You know, the last thing I’ll share with you is people say to me sometimes, boy, it must really be an awful time to be the chairman. Well, there are moments, frankly, when I say, boy, this is really an awful time to be the chairman. (Laughter.) I mean, if there is an awful time to be the – you know, look, they’ve asked me to be the senior military leader in the land, and of the finest military on the face of the planet, so don’t feel too badly for me.

But I will tell you this. There are – it is – there are – there are times. We live in really challenging times. Saint Augustine – Google Saint Augustine and see what he said about “the times.” I won’t share the quotation with you exactly, but it’s worth reading about what Augustine said.

But let me tell you what Dempsey says. If you signed up to come here to the Coast Guard Academy because you wanted to make a difference – you know, you wanted to challenge yourself, you wanted to make a difference not only for yourself and your family, but for your country – you have arrived. You have the opportunity now to make a difference. Each and every one of you has the opportunity to make a difference. If you’ve ever wanted to lead when it makes a difference, you have found your time. Now just take advantage of it.

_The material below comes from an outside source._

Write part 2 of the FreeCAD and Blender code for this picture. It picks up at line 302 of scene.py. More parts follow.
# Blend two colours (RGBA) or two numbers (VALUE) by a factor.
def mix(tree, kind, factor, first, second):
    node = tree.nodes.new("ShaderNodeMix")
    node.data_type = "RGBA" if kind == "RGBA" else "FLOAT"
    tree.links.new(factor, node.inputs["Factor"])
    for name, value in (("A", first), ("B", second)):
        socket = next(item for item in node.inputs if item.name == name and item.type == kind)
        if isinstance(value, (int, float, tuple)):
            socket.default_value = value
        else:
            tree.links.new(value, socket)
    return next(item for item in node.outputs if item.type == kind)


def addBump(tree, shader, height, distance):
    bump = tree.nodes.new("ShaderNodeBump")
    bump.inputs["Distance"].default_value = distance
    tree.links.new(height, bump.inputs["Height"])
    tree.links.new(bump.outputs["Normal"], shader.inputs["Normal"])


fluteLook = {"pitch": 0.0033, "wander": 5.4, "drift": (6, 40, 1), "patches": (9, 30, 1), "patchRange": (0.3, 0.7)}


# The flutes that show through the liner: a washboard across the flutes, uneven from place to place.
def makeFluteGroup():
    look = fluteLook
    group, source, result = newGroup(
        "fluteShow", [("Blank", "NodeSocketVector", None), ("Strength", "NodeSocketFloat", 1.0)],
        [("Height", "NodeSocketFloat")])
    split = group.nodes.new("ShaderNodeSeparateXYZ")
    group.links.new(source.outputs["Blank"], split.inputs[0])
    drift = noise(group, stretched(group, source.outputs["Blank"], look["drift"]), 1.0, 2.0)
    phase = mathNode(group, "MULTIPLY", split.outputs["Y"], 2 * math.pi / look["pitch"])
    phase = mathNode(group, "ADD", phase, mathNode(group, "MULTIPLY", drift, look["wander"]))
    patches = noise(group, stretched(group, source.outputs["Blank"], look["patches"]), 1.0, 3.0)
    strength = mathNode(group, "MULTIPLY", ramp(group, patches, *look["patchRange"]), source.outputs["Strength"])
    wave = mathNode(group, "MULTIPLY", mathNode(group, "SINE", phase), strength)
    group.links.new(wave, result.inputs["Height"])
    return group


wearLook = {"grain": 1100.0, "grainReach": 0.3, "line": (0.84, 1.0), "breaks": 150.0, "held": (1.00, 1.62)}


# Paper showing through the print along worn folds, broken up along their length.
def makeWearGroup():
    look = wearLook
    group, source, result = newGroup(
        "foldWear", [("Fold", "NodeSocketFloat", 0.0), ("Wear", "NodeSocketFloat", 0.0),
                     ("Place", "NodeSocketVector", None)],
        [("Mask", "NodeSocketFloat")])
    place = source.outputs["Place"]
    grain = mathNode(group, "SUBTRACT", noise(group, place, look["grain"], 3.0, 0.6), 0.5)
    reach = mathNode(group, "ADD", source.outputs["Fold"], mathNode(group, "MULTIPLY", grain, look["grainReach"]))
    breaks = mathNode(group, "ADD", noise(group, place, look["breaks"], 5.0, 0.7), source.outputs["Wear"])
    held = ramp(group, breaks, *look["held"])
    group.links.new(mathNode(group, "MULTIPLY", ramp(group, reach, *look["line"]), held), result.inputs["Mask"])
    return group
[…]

Thanks very much. (Applause.)

CADET SULLIVAN-SPRINGHETTI: Well, thank you very much, General. We heard a rumor that you are an avid vocalist, sir, and we thought that on your first visit to the Coast Guard Academy it would be appropriate to offer you a sea chantey, from our cadet Idlers to you. So please enjoy, sir.

GEN. DEMPSEY: I will.

(Idlers sing.) (Applause.)

GEN. DEMPSEY: All right! Well done. Thanks. Good to meet you. Well done. Are you going to do another one? (Laughter.)

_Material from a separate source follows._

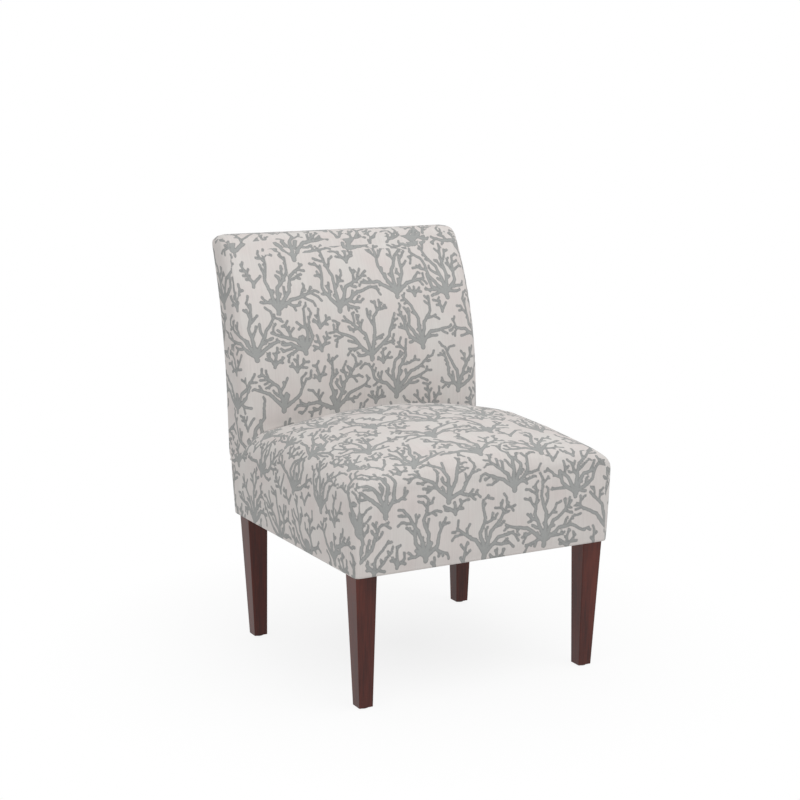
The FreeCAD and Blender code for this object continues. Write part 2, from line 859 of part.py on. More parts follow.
def build():
    """Every piece of the chair by its name."""
    pieces = {}
    for side, row in each_corner():
        hand = "left" if side < 0 else "right"
        pieces["leg_" + row + "_" + hand] = leg(side, row)
        pieces["corner_block_" + row + "_" + hand] = corner_block(side, row)
    for side, hand in ((-1, "left"), (1, "right")):
        pieces["frame_side_" + hand] = jointed(side_frame(side))
    for place in back_rail_spans():
        pieces["back_" + place + "_rail"] = back_rail(place)
    wall = back_wall()
    pieces.update({
        "foot_glides": foot_glides(),
        "leg_hanger_bolts": bolt_rods(),
        "leg_threaded_inserts": leg_threaded_inserts(),
        "corner_block_screws": all_block_screws(),
        "seat_front_rail": seat_rail(seat_rail_depths[0]),
        "seat_rear_rail": seat_rail(seat_rail_depths[1]),
        "seat_webbing_lengthwise": seat_webbing(True),
        "seat_webbing_crosswise": seat_webbing(False),
        "seat_deck_cloth": seat_deck_cloth(),
        "seat_foam": seat_foam(),
        "seat_batting": seat_batting(),
        "seat_cover": seat_cover(),
        "dust_cover": dust_cover(),
        "back_webbing": back_webbing(),
        "back_foam": back_foam(),
        "back_batting": back_batting(),
        "back_cover": above_seat(wall.cut(rear_window(0.0))),
        "outside_back_board": outside_back_board(),
        "outside_back_panel": wall.common(rear_window(layer_gap)),
    })
    return pieces


os.makedirs("parts", exist_ok=True)
for name, shape in build().items():
    save(name, shape)
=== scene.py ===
import math
import random
from collections import namedtuple

import bmesh
import bpy
import numpy as np
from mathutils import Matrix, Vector
from mathutils.bvhtree import BVHTree
from mathutils.kdtree import KDTree


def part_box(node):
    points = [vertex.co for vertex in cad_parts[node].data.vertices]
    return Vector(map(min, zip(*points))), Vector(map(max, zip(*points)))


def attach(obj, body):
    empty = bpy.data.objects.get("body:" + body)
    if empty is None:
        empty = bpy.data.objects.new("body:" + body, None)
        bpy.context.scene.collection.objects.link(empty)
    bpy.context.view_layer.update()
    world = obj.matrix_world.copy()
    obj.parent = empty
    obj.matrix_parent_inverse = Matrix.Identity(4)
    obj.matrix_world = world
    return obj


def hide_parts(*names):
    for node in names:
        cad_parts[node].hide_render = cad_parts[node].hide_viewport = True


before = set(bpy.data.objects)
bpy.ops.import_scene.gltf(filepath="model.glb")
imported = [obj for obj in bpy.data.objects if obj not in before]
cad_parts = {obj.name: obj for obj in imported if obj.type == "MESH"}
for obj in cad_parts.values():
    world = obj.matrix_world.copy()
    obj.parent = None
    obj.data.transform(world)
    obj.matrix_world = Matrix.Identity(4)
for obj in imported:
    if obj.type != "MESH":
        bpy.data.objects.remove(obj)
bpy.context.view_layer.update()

bl_info = {
    "name": "Slipper Chair",
    "version": (1, 0, 0),
    "blender": (4, 5, 0),
    "location": "View3D > Sidebar > Chair",
    "description": "Dresses the frame of an armless slipper chair in printed cloth and stained wood",
    "category": "Add Mesh",
}

# The print's half-drop rows, as the distance across, the distance up and the height of a sprig.
WIDE_REPEAT = (0.138, 0.104, 0.118)
SIDE_REPEAT = (0.128, 0.100, 0.112)

# The stretches of flat cloth that are printed, each with its random seed, then its left, right, lower
# and upper ends. On the seat's sides the distance runs on from the front corner.
SEAT_TOP_PRINT = (5, (-0.280, 0.280, -0.005, 0.76))
SEAT_LEFT_PRINT = (6, (-0.91, -0.315, -0.005, 0.235))
SEAT_RIGHT_PRINT = (7, (0.315, 0.91, -0.005, 0.235))
SEAT_REAR_PRINT = (9, (-0.262, 0.262, -0.005, 0.24))
BACK_PRINT = (8, (-0.40, 0.40, 0.0, 0.60))
OUTSIDE_BACK_PRINT = (21, (-0.28, 0.28, -0.03, 0.45))


def number_prop(name, description, default, unit="LENGTH"):
    """A number that the sidebar shows, in metres unless another unit is given."""
    return bpy.props.FloatProperty(name=name, description=description, default=default, unit=unit)


def colour_prop(name, description, default):
    """A colour that the sidebar shows, in the amounts in which it is seen."""
    return bpy.props.FloatVectorProperty(name=name, description=description, default=default,
                                         subtype="COLOR_GAMMA", min=0, max=1)


class ClothSettings(bpy.types.PropertyGroup):
    """Sizes and colours of the printed cloth and of the cloth under the seat."""

    pitch: number_prop("Thread step", "Spacing of the cloth's points before it is made finer", 0.0064)
    corner_fold: number_prop("Corner fold", "Distance of the folded edge at the front from the side", 0.012)
    fold_step: number_prop("Fold step", "How far the cloth beyond the folded edge lies back", 0.0005)
    seat_swell: number_prop("Seat swell", "Furthest that the filling may push the seat's cloth", 0.004)
    back_swell: number_prop("Back swell", "Furthest that the filling may push the back's cloth", 0.004)
    seat_belly: number_prop("Seat belly", "How far the seat's walls stand out halfway up", 0.002)
    back_belly: number_prop("Back belly", "How far the back's sides stand out", 0.0005)
    clear: number_prop("Clearance", "Least distance of the cloth outside the frame's covers", 0.0015)
    panel_lift: number_prop("Panel lift", "How far the outside back cloth stands proud of the back", 0.0012)
    dust_sag: number_prop("Dust cloth sag", "How far the cloth under the seat sags in its middle", 0.004)
    ground: colour_prop("Ground", "Colour of the plain cloth between the sprigs", (0.855, 0.842, 0.828))
    ground_blush: colour_prop("Ground blush", "Colour of the warmer threads of the ground",
                              (0.845, 0.812, 0.800))
    coral: colour_prop("Coral", "Colour of the printed sprigs", (0.640, 0.645, 0.640))
    coral_edge: colour_prop("Coral edge", "Colour of the sprigs' outline", (0.545, 0.550, 0.548))
    dust_cloth: colour_prop("Dust cloth", "Colour of the thin cloth under the seat", (0.13, 0.13, 0.135))


class WoodSettings(bpy.types.PropertyGroup):
    """Colours of the stained legs and of the hidden frame."""

    stain_dark: colour_prop("Dark grain", "Darkest streaks of the stained legs", (0.225, 0.075, 0.050))
    stain_light: colour_prop("Light grain", "Lightest streaks of the stained legs", (0.40, 0.165, 0.115))
    ply: colour_prop("Plywood", "Colour of the side frames and rails", (0.80, 0.68, 0.52))
    block: colour_prop("Corner blocks", "Colour of the solid corner blocks", (0.74, 0.60, 0.44))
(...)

CADET SULLIVAN-SPRINGHETTI: One more.

GEN. DEMPSEY: You’ve got the pitch pipe; I can see it in your hand.

CADET SULLIVAN-SPRINGHETTI: Yes, sir, actually. (Chuckles.) We’d like to invite you to share in a song that is near and dear to you and your family’s hearts. If you forget the lyrics to this song, you can lip sync, but I don’t think it’ll be a problem. So – (laughter.)

(General Dempsey joins Idlers in singing “The Army Goes Rolling Along.”)

GEN. DEMPSEY: You’ve got to do “Semper Paratus” for me.

(Laughter, groans from audience.)

GEN. DEMPSEY: You’d better know the words! (Laughter.)

(General Dempsey joins Idlers and audience in singing “Semper Paratus.”) (Applause.)

GEN. DEMPSEY: All right. Thanks a lot.

CADET SULLIVAN-SPRINGHETTI: Well, General Dempsey, thank you so much for sharing your time and thoughts with the Corps of Cadets today. I’d like to offer you a small gift, so –

(Cheers, applause.)

GEN. DEMPSEY: Thank you.

STAFF: Thank you again, General. Attention on deck.

GEN. DEMPSEY: And I thank you all. Enjoy the late rack tomorrow. (Cheers.) (Laughs.) All right. Thank you.